The University of Toronto congratulates the Government of Canada on the tabling of a budget that added important new support to post-secondary students.

“The Federal Government’s creation of 1000 new graduate scholarships is very good news,” noted David Naylor, President of the University of Toronto. “This is a significant boost to those students who seek to pursue excellence through advanced study. Giving students the choice to pursue graduate work at the institution of their choice is a sound strategy.”

The University also noted that the Federal Government’s additional support to students through its changes to Registered Education Savings Plans, by eliminating the $4,000 limit on annual contributions, increasing the lifetime RESP contribution limit from $42,000 to $50,000, and increasing the maximum Canada Education Savings Grant annual amount from $400 to $500.

In another step designed to support higher education, the Federal Government also initiated a new Post-Secondary Education transfer, with not less than $800 million of new base support for PSE to be transferred to provinces. Professor Naylor noted that the impact on the University’s core education mission could be very positive if these funds flowed through to institutions, but he also cautioned that the details of the allocations of the transfer would need to be hammered out through federal-provincial negotiations.

Professor Naylor commented that the Federal Government is now starting to work through its approach to what Finance Minister Jim Flaherty has termed Canada’s Research Advantage. “They’ve taken one very firm step in offering continued support for the Canadian Foundation for Innovation.

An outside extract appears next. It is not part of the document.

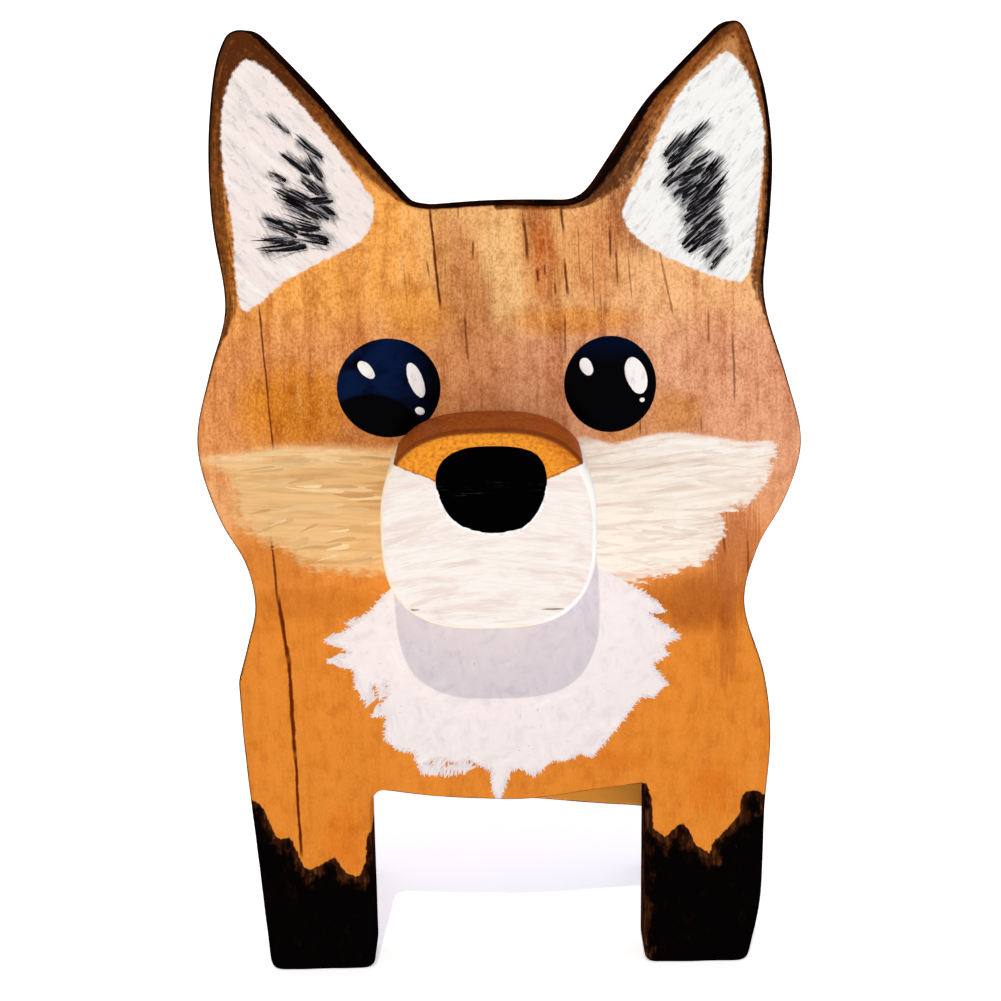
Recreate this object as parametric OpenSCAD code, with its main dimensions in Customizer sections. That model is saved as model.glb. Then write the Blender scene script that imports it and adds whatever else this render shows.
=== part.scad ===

That’s encouraging. Other investments seem to be designed to start the ball rolling in the direction of a new science and technology policy, and we look forward to working with the Government on the framework for future funding decisions.”

Dr. Tim McTiernan, Assistant Vice President of Research and Director of Technology Transfer and Commercialization at U of T, added that the new fund in support for “commercialization centres of excellence was very welcome.” Dr McTiernan pointed out that both MaRS, a convergence centre linking research innovation with new business applications, and the emerging commercialization consortium involving U of T and its affiliated teaching hospitals would be strong candidates for early funding from this new fund.